Disk reading and writing. When the disk is at the correct position, we need to read the data. With modern disks, one disk delivers at least 10–20MB/s throughput. This is easier to optimize than seeks because you can read in parallel from multiple disks.
CPU cycles. When we have the data in main memory, we need to process it to get our result. Having small tables compared to the amount of memory is the most common limiting factor. But with small tables, speed is usually not the problem.
Memory bandwidth. When the CPU needs more data than can fit in the CPU cache, main memory bandwidth becomes a bottleneck. This is an uncommon bottleneck for most systems, but one to be aware of.
MySQL Enterprise. For instant notification of system bottlenecks subscribe to the MySQL Enterprise Monitor. For more information, see http://www.mysql.com/products/enterprise/advisors.html.

User Comments
"Having small tables compared to the amount of memory is the most common limiting factor. But with small tables, speed is usually not the problem."

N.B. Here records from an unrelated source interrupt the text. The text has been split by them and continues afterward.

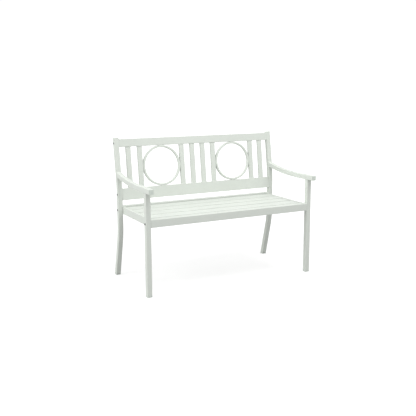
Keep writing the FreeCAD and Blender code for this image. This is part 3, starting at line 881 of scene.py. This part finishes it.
@dataclass
class SideFrame:
    """Rear leg with its post, front leg, armrest, moulded ends and welds of one side."""

    side: Side
    tube: float = 0.030
    wall: float = 0.0015
    corner: float = 0.0025
    arm_level: float = 0.175
    arm_sweep: float = 1.700
    arm_steps: int = 60
    post_cap: float = 0.004
    arm_cap: float = 0.003
    cap_bevel: float = 0.0015
    weld_inset: float = 0.0026
    post_lean: float = 8.5
    heel_splay: float = 15.0
    weld: Weld = field(default_factory=lambda: Weld(leg=0.0030, pitch=0.0020))

    def build(self, paint: Paintshop) -> None:
        """Dress the legs, bend the armrest, cap the tube ends and weld them together.

        Args:
            paint: Paintshop that holds the finishes.
        """
        word = self.side.word
        for tube in ("rear_leg", "front_leg"):
            paint.dress_node(f"{word}_{tube}", Slot.COAT)
        self.bend_arm(paint)
        cap = TubeEnd(tube=self.tube, bevel=self.cap_bevel)
        cap.build(paint, f"{word}_post_cap", self.post_cap, self.post_end())
        cap.build(paint, f"{word}_arm_cap", self.arm_cap, self.arm_end())
        FootPlug(tube=self.tube).build(paint, f"{word}_rear_foot", self.heel_splay)
        FootPlug(tube=self.tube).build(paint, f"{word}_front_foot", 0.0)
        self.weld_joints(paint)

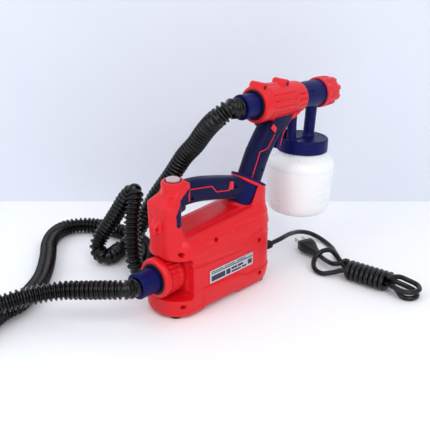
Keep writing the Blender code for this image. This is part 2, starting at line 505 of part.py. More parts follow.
def spray_head(gun):
    """The navy front barrel with two columns and the lid, with its nozzle set, needle and air cap."""
    head = turned("spray_head", tube_profile(BARREL_R - BARREL_WALL, BARREL_R, 62.4, 164), "navy_abs", gun,
                  along_x(0))
    lid = turned("lid", ((0, LID_TOP), (LID_R - 1.5, LID_TOP), (LID_R, LID_TOP - 1.5), (LID_R, LID_LOW),
                         (LID_R - 2.8, LID_LOW), (LID_R - 2.8, LID_TOP - 3), (0, LID_TOP - 3)), "navy_abs", gun,
                 Matrix.Translation((LID_X, 0, 0)), 28)
    rear_leg = loft("rear_leg", [rounded(80, 93, 7, 6, -63), rounded(79, 91, 7, 6, -17.6)], "navy_abs", gun)
    front_leg = loft("front_leg", [rounded(118, 134, 8, 7.5, -63), rounded(120, 136, 8, 7.5, -17.6)], "navy_abs", gun)
    riser = turned("riser", ((0, -20), (5, -20), (5, 0), (0, 0)), "navy_abs", gun, Matrix.Translation((128, 0, 0)), 16)
    nozzle_holder = turned("nozzle_holder", ((0, 0), (7, 0), (7, 52), (0, 52)), "navy_abs", gun, along_x(104), 20)
    carve(head, [lid, rear_leg, front_leg, riser, nozzle_holder], "UNION")
    needle_way = turned("needle_way", ((0, -9), (2.4, -9), (2.4, 80), (0, 80)), "navy_abs", gun, along_x(104), 12)
    paint_way = turned("paint_way", ((0, -76), (2.5, -76), (2.5, 0), (0, 0)), "navy_abs", gun,
                       Matrix.Translation((128, 0, 0)), 12)
    valve_hole = turned("valve_hole", ((0, -70), (2, -70), (2, -56), (0, -56)), "navy_abs", gun,
                        Matrix.Translation((88, 17, 0)), 12)
    carve(head, [needle_way, paint_way, valve_hole])

    turned("fluid_nozzle", ((2, 0), (8, 0), (8, 5), (3.2, 8), (2.9, 26), (1.7, 26.4), (1.7, 22), (2, 20)),
           "black_abs", gun, along_x(156.4), 20)
    turned("fluid_needle", ((0, 0), (1.5, 0), (1.5, 110), (1.2, 118), (0, TIP - 62)), "steel", gun, along_x(62), 12)
    turned("needle_spring", tube_profile(2.6, 4.4, 0, 12), "steel", gun, along_x(90.6), 14)
    cap = turned("air_cap", ((3.6, 0), (14.5, 0), (14.5, 4.5), (10, 7.5), (3.6, 7.5)), "red_abs", gun,
                 along_x(165, 0, 0), 24)
    horns = [block(f"horn{i}", (-3.2, low, 3), (3.2, low + 5, 12.5), "red_abs", gun, along_x(165))
             for i, low in enumerate((-12.4, 7.4))]
    carve(cap, horns, "UNION")
    ring = turned("air_cap_ring", ((BARREL_R + GAP, 0), (22, 0), (22.4, 3), (22, 20), (20.6, 31), (19.5, 34),
                                   (15, 34), (15, 29.6), (BARREL_R + GAP, 27.5)), "red_abs", gun, along_x(RING_BACK),
                  24)
    for i in range(8):
        notch = block(f"notch{i}", (21.2, -3.2, 6), (26, 3.2, 40), "red_abs", gun,
                      along_x(RING_BACK) @ Matrix.Rotation(2 * math.pi * (i + 0.5) / 8, 4, "Z"))
        carve(ring, [notch])


def paint_jar(gun):
    """The jar with its seal, pick-up tube, check valve and vent hose."""
    axis = Matrix.Translation((LID_X, 0, 0))
    neck = LID_R - 3.1
    outline = ((neck, -67.5), (neck, -84), (40, -88), (JAR_R - 2.5, -95), (JAR_R, -103), (JAR_R - 4, JAR_LOW + 12),
               (JAR_R - 9, JAR_LOW + 2), (JAR_R - 12, JAR_LOW), (0, JAR_LOW), (0, JAR_LOW + JAR_WALL),
               (JAR_R - 13, JAR_LOW + JAR_WALL), (JAR_R - 11, JAR_LOW + 4), (JAR_R - 4 - JAR_WALL, JAR_LOW + 13),
               (JAR_R - JAR_WALL, -103.5), (JAR_R - 4.5, -97), (39, -90), (neck - 2.2, -86), (neck - 2.2, -67.5))
    turned("paint_jar", outline, "natural_hdpe", gun, axis, 28)
    turned("lid_seal", tube_profile(neck - 6, neck, -67.2, -65.3), "black_rubber", gun, axis)
    pickup = [Vector((128, 0, -65.6)), Vector((128, 0, -90)), Vector((127, 0, -120)), Vector((122, 0, -145)),
              Vector((118, 0, -164))]
    cord_tube("pickup_tube", smooth_points(pickup, 16), 3.6, "clear_pvc", gun, 2)
    turned("check_valve", ((0, -61.7), (6, -61.7), (6, -50), (4, -49), (0, -49)), "navy_abs", gun,
           Matrix.Translation((88, 17, 0)), 16)
    vent = [Vector((88, 17, -48.7)), Vector((88, 17, -41)), Vector((87, 15.5, -33)), Vector((85, 12.5, -25)),
            Vector((84, 11.5, -22.4))]
    cord_tube("vent_hose", vent, 2.2, "clear_pvc", gun, 2)


def trigger_parts(gun):
    """The trigger with its red face, pivot pin and flow knob."""
    x, z = TRIGGER_PIVOT
    side = ((x + 4, z + 6.2), (x - 3, z + 6.2), (x - 8, z - 2), (x - 20.5, z - 16), (x - 28.5, z - 36), (x - 24, z - 40),
            (x - 20.4, z - 37), (x - 13, z - 16.4), (x + 1, z - 1))
    lever = prism("trigger", side, -7, 7, "navy_abs", gun)
    carve(lever, [turned("pin_room", ((0, -10), (1.9, -10), (1.9, 10), (0, 10)), "steel", gun,
                         along_y(x, 0, z + 3), 12)])
    face = ((x + 4, z + 2), (x + 1.4, z - 0.8), (x - 12.7, z - 16.5), (x - 20.1, z - 37.2), (x - 18, z - 38),
            (x - 10.6, z - 17.6), (x + 3.4, z - 2))
    prism("trigger_face", face, -6, 6, "red_abs", gun)
    turned("trigger_pin", ((0, -8), (1.5, -8), (1.5, 8), (0, 8)), "steel", gun, along_y(x, 0, z + 3), 12)


def hose_parts(root):
    """The corrugated hose as a plain tube, from the gun's cuff to the base's."""
    back = Matrix.Rotation(NOSE_DOWN, 3, "Y") @ Vector((-1, 0, 0))
    gun_end = Vector((GUN_X, 0, GUN_Z)) + back * (26 + GAP)
    base_end = Vector((CUFF_END - GAP, 0, DUCT_Z))
    inner = (tuple(gun_end + back * 8),) + HOSE_ROUTE + (tuple(base_end - Vector((8, 0, 0))),)
    points = [gun_end] + smooth_points(inner, 23) + [base_end]
    cord_tube("air_hose", points, HOSE_R, "black_rubber", root, 2)


def build():
    """Clears the scene and makes every piece."""
    for old in list(bpy.data.objects):
        bpy.data.objects.remove(old)
    root = empty("unit_frame", None, Matrix.Translation((-ORIGIN_X * MM, 0, 0)))
    gun = empty("gun_frame", root, Matrix.Translation((GUN_X * MM, 0, GUN_Z * MM))
                @ Matrix.Rotation(NOSE_DOWN, 4, "Y"))
    bpy.context.view_layer.update()
    base_shells(root)
    base_trim(root)
    switch_parts(root)
    motor_parts(root)
    lead_parts(root)
    hose_parts(root)
    gun_shells(gun)
    spray_head(gun)
    paint_jar(gun)
    trigger_parts(gun)
    bpy.context.view_layer.update()
    for piece in list(bpy.data.objects):
        if piece.type != "EMPTY":
            place = piece.matrix_world.copy()
            piece.parent = None
            piece.matrix_world = place
    for frame in (gun, root):
        bpy.data.objects.remove(frame)


build()
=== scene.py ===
"""A turbine paint sprayer: base unit, corrugated air hose and a spray gun parked in the holster.

Sizes are in millimetres until a mesh is written, which is in metres. X runs along the base from
the hose outlet to the mains lead, Y across it and Z up. The gun is drawn in its own frame, with x
along the barrel.
"""

from __future__ import annotations

import json
import logging
import math
from dataclasses import dataclass
from enum import Enum
from typing import Callable, Sequence

import bmesh
import bpy
from mathutils import Matrix, Vector

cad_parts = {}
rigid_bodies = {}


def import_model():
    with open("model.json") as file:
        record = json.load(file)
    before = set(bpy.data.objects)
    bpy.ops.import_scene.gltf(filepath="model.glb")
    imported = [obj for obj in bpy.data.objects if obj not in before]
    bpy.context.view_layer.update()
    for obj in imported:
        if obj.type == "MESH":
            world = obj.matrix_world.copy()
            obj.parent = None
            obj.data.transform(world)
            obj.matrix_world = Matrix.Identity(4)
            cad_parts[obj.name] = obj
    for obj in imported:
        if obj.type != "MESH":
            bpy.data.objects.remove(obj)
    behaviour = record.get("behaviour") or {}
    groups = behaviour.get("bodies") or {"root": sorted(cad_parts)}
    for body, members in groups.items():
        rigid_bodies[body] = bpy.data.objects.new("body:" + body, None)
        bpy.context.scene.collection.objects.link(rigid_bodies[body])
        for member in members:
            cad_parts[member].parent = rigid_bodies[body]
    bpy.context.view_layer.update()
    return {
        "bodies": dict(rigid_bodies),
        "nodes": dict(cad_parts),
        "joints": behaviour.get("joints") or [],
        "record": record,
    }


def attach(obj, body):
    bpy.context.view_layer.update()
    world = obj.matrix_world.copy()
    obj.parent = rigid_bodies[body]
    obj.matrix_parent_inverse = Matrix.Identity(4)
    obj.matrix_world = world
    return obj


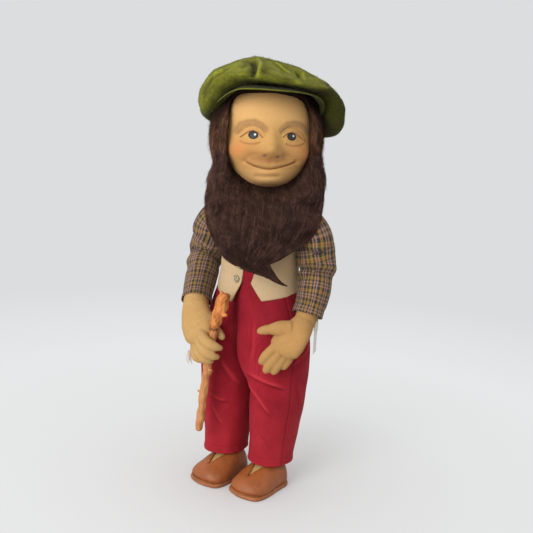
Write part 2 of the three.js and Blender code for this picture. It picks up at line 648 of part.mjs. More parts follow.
// Head: one moulded felt ball with a small nose, cheeks, chin and eye hollows.
const relief = (angle, z) => {
  const off = ((angle / DEG + 90 + 540) % 360) - 180;
  const bump = (centre, height, wide, tall) =>
    Math.exp(-(((off - centre) / wide) ** 2) - ((z - height) / tall) ** 2);
  const pair = (centre, height, wide, tall) => bump(centre, height, wide, tall) + bump(-centre, height, wide, tall);
  return (
    7.5 * bump(0, 357, 8, 8) + 2.6 * bump(0, 366, 7, 9) + 2.4 * pair(36, 351, 17, 11) - 2.6 * pair(22, 371, 11, 6.5) +
    1.6 * bump(0, 342, 20, 8) + 4.5 * bump(0, 328, 20, 6) + 1.2 * bump(0, 383, 50, 7) - 1.4 * bump(0, 338, 18, 2.6)
  );
};
const skull = (grow, swell = relief) =>
  upright(headShape, { grow, sides: 22, rows: 12, swell, matrix: aroundNeck, dense: 0.34 });
piece('head_felt', skull(0).subtract(neck.limbPocket), materials.skinFelt);

// The hair leaves an oval for the face, squarer at the brow than at the chin, and slopes away from it.
const faceWindow = shaped(20, 2, (turn, along, reach) => {
  const [c, v] = [Math.cos(turn), Math.sin(turn)];
  const square = v > 0 ? 0.6 : 0.92;
  const skin = -46 + 24 * c * c;
  const y = along < 0.4 ? -8 : skin - 40 * (along * 2 - 1);
  const out = reach * (along > 0.9 ? 1.42 : 1);
  const tall = v > 0 ? 39 : 48.5;
  return [out * 40 * Math.sign(c) * Math.abs(c) ** square, y, 370 + out * Math.sign(v) * tall * Math.abs(v) ** square];
}, aroundNeck);

const lock = (angle, z) => 0.9 * Math.sin(angle * 9 + z * 0.05) + 0.6 * Math.sin(angle * 5 - z * 0.09);
const wigBody = upright(wigShape, { sides: 18, rows: 8, swell: lock, matrix: aroundNeck });
const bareHead = skull(gap);
const frontHair = new THREE.Matrix4().makeTranslation(0, -48 - 14, 330).premultiply(aroundNeck);
const beardSide = solid(new THREE.BoxGeometry(160, 96, 60), frontHair);
const wig = wigBody.subtract(bareHead).subtract(faceWindow).subtract(beardSide);
piece('wig', wig, materials.mohair);

const beardBody = upright(beardShape, { sides: 18, rows: 8, swell: lock, matrix: aroundNeck });
const beardLimit = new THREE.Matrix4().makeTranslation(0, -48 - 14 - gap, 300).premultiply(aroundNeck);
const inFront = solid(new THREE.BoxGeometry(160, 96, 119), beardLimit);
const clothesClear = trunk(vestOut + 0.5).add(rod(22, at(0, 0, 290), at(0, 0, neckZ + 2), 28));
const frontOfArms = -sleeveRadius - 1.6;
const armClear = bothSides(sleeveRadius + 1.4, 36, shoulderZ)
  .add(box(36, 120, frontOfArms, 60, 200, shoulderZ)).add(box(-120, -36, frontOfArms, 60, 200, shoulderZ));
const wisp = tube([[0, -56, 256], [8, -57, 246], [15, -57.5, 238], [23, -57, 231]], [7, 5, 3, 1.2],
  { sides: 10, rows: 5, matrix: aroundNeck });
const beard = beardBody.intersect(inFront).add(wisp).subtract(bareHead).subtract(faceWindow)
  .subtract(clothesClear).subtract(armClear);
piece('beard', beard, materials.mohair);

// Cap: a full soft crown, gathered at the top and low on one side, over a narrow visor.
// The rim is high over the brow and drops away behind the ears.
const ease = (t) => {
  const u = Math.min(1, Math.max(0, t));
  return u * u * (3 - 2 * u);
};
const rimZ = (x, y) =>
  capRimZ + capRimRise * ease(-y / 62) - 0.16 * Math.max(0, y) - 0.085 * x - 0.02 * Math.max(0, x - 52) ** 1.5;
const topZ = (x, y) =>
  capRimZ + capHeight - 0.2 * Math.max(0, x + 14) - 0.08 * Math.max(0, -14 - x) + (y < 0 ? 0.2 : -0.14) * y;
const crownOutline = [
  [0.66, 0.02], [0.76, -0.03], [0.87, -0.04], [0.955, 0.06], [1, 0.24], [0.99, 0.42],
  [0.93, 0.61], [0.8, 0.79], [0.6, 0.91], [0.36, 0.975], [0.14, 1], [0.03, 1],
];
function crownPoint(turn, along, reach) {
  const at = along * (crownOutline.length - 1);
  const i = Math.min(Math.floor(at), crownOutline.length - 2);
  const [start, end] = [crownOutline[i], crownOutline[i + 1]];
  const out = start[0] + (end[0] - start[0]) * (at - i);
  const up = start[1] + (end[1] - start[1]) * (at - i);
  const pleat = ease((up - 0.3) / 0.5) * (1.9 * Math.sin(7 * turn + 0.4) + 1.3 * Math.sin(4 * turn + 2.2));
  const x = capCentre[0] + reach * Math.cos(turn) * (capHalfWidth * out + pleat * 0.5);
  const y = capCentre[1] + reach * Math.sin(turn) * (capHalfDepth * out + pleat * 0.5);
  const rim = rimZ(x, y);
  return [x, y, rim + up * (topZ(x, y) - rim) + pleat * reach * out];
}
const crownOut = shaped(24, 11, crownPoint, aroundNeck);
const hairClear = upright(wigShape, { grow: gap, sides: 18, rows: 8, swell: lock, matrix: aroundNeck });
piece('cap_crown', crownOut.subtract(hairClear).subtract(bareHead), materials.capFelt);

const visorForm = shaped(6, 12, (turn, along, reach) => {
  const x = (along - 0.5) * 2 * (visorHalfWidth - 0.5);
  const width = Math.sqrt(1 - (x / visorHalfWidth) ** 2);
  const back = 4 - 51 * width;
  const front = -20 - (visorReach - 20) * width;
  const middle = (back + front) / 2;
  const y = middle + (reach * Math.cos(turn) * (back - front)) / 2;
  const arch = visorZ - 10 * (x / visorHalfWidth) ** 4 - 0.02 * x;
  return [1 + x, y, arch + (reach * Math.sin(turn) * capFelt) / 2];
}, aroundNeck);
const crownClear = shaped(24, 11, (turn, along, reach) => {
  const [x, y, z] = crownPoint(turn, along, reach);
  return [x, y, z - gap];
}, aroundNeck);
const visor = visorForm.subtract(hairClear).subtract(bareHead).subtract(crownClear).subtract(crownOut);
piece('cap_visor', visor, materials.capFelt);

// Bare swing tag on a thread at the left cuff.
const tagTop = at(79, -9, 176);
const card = new THREE.Shape([
  new THREE.Vector2(-tagWidth / 2, 0), new THREE.Vector2(-tagWidth / 2, -tagHeight),
  new THREE.Vector2(tagWidth / 2, -tagHeight), new THREE.Vector2(tagWidth / 2, 0),
  new THREE.Vector2(tagWidth / 2 - 5, 4), new THREE.Vector2(-tagWidth / 2 + 5, 4),
]);
card.holes.push(new THREE.Path().absarc(0, 0, 1.6, 0, 2 * Math.PI));
const cardSlab = new THREE.ExtrudeGeometry(card, { depth: tagThick, bevelEnabled: false, curveSegments: 8 });
const cardPlace = new THREE.Matrix4().makeBasis(at(0.47, -0.88, 0).normalize(), at(0, 0, 1), at(-0.88, -0.47, 0).normalize());
piece('tag_card', solid(cardSlab, cardPlace.setPosition(tagTop)), materials.card);
const threadLoop = turned([[-0.4, 2.2], [0.4, 2.2], [0.4, 3.1], [-0.4, 3.1], [-0.4, 2.2]], at(0.47, -0.88, 0).normalize(),
  tagTop.clone().add(at(-0.2, -0.1, 2.2)), 10);
const threadUp = tube([tagTop.clone().add(at(-0.2, -0.1, 5)).toArray(), [80, -6.6, 187], [80.4, -4.6, 194]], [0.5, 0.5, 0.5],
  { sides: 5, rows: 2 });
piece('tag_string', threadLoop.add(threadUp), materials.thread);

// The origin lies on the floor under the middle of the doll.
const extent = new THREE.Box3().setFromObject(group);
const middle = extent.getCenter(new THREE.Vector3());
group.children.forEach((mesh) => mesh.geometry.translate(-middle.x, -middle.y, 0));

export default group;
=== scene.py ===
import math

import bpy
import numpy as np
from mathutils import Matrix, Vector


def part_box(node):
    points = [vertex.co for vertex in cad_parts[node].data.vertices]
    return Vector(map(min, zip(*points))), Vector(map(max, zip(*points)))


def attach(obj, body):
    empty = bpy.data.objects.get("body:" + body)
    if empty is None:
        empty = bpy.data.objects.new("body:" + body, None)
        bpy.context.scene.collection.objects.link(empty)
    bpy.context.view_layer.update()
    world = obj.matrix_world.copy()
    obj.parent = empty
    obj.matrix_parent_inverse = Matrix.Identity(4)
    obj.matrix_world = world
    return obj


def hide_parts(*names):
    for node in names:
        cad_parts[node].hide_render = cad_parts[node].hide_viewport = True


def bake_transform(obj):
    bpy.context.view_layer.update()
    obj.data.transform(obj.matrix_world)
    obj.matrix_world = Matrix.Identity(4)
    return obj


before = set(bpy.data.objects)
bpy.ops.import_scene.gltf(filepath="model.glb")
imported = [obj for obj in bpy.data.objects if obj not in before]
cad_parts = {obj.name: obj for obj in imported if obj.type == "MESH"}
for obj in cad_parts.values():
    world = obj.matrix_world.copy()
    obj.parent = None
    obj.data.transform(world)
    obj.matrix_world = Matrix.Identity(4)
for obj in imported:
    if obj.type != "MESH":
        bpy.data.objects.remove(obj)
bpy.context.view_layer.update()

# Bearded felt doll. Places and sizes are millimetres from the doll's own axis, before the frame's shift.
MM = 0.001
disc_low, disc_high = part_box("neck_disc_inner")
AXIS = np.array([(disc_low.x + disc_high.x) / 2, (disc_low.y + disc_high.y) / 2, 0.0])
SIDES = {"right": -1, "left": 1}
HEAD_TURN = math.radians(35)
SHOE_LENGTH = 66
SHOE_WIDTH = 43
SOLE_THICK = 4.4
SOLE_EDGE = 0.3
FOOT_TURN = math.radians(-12)
FOOT_PLACES = {"right": (-26.6, -16.0), "left": (23.2, -18.0)}

# Outlines as rows of height, half width, half depth, centre y and, where it moves, centre x.
TORSO = [
    (144.6, 10, 12, 0), (149, 24, 20, 0), (158, 33, 26, 0), (172, 37, 27, 0), (200, 39, 27, 0),
    (216, 39, 26.5, 0), (234, 37.5, 26, 0), (254, 37.5, 27, 0), (270, 40, 28, 0), (286, 41.5, 27, 0),
    (296, 37, 24, 0), (302, 27, 20, 0), (306, 18, 17.6, 0), (312, 17.5, 17.5, 0),
]
HEAD = [
    (312.4, 18, 18, 0), (318, 20, 20, -1), (324, 27, 29, -5), (332, 34, 38, -6), (342, 40, 43, -5),
    (354, 44.5, 46, -3), (368, 46.5, 47.5, -1), (384, 46.5, 47, 1), (399, 43.5, 45, 2),
    (412, 37, 39, 3), (423, 26, 28, 3), (430, 11, 12, 3),
]
WIG = [
    (314, 41, 37, 7, 0), (326, 51, 48, 6, 0), (344, 56, 55, 4, 0), (364, 57.5, 58, 3, 0), (382, 57.5, 58, 3, 0),
    (398, 54.5, 55, 3, 0), (411, 49, 50.5, 3, 0), (422, 38, 40, 3, 0), (430, 22, 24, 3, 0), (434, 8, 9, 3, 0),
]
BEARD = [
    (244, 11, 6, -56, -18), (250, 23, 10, -54, -15), (258, 34, 14.5, -51, -11.5), (270, 46.5, 19, -49, -7),
    (286, 55, 23, -44, -4), (302, 57, 29, -37, -3), (320, 57.5, 35, -27, -0.5), (338, 56.5, 40, -17, 0.5),
    (352, 56, 42, -12, 0.5), (360, 54, 40, -9, 0.5),
]


def sample(table, heights):
    """Smooth values between the rows of an outline: one array for each of its columns after the height."""
    rows = np.array(table, float)
    z, values = rows[:, 0], rows[:, 1:]
    heights = np.asarray(heights, float)
    at = heights.reshape(-1)
    spans = np.diff(z)
    slopes = np.diff(values, axis=0) / spans[:, None]
    ends = np.vstack([slopes[:1], (slopes[:-1] + slopes[1:]) / 2, slopes[-1:]])
    i = np.clip(np.searchsorted(z, at, side="right") - 1, 0, len(spans) - 1)
    t = np.clip((at - z[i]) / spans[i], 0, 1)[:, None]
    span = spans[i][:, None]
    made = (
        values[i] * (2 * t**3 - 3 * t**2 + 1) + ends[i] * span * (t**3 - 2 * t**2 + t)
        + values[i + 1] * (3 * t**2 - 2 * t**3) + ends[i + 1] * span * (t**3 - t**2)
    )
    return made.T.reshape(-1, *heights.shape)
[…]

This sentence is too vague. What issues would somebody have with small tables if not speed (it wouldn't be capacity...)? And why would having substantially more memory than one needs be a problem? I'm not saying that this documentation is wrong, but that it needs to be elucidated.
Small tables probably fit totally in the page/block cache or have a better hit rate. Data access to/from disk is limiting in terms of latency.
If data fits in memory, then there are no/minimal reads to disk. The writes to disk will be during logging at commits (e.g. in InnoDB) and checkpointing (writing dirty data and index pages to disk).
As most MySQL installations with internal disks (limited to 2-5) in a compute node, it is important to not the disks be the bottleneck, as they will limit the throughput by increasing the latency on each transaction.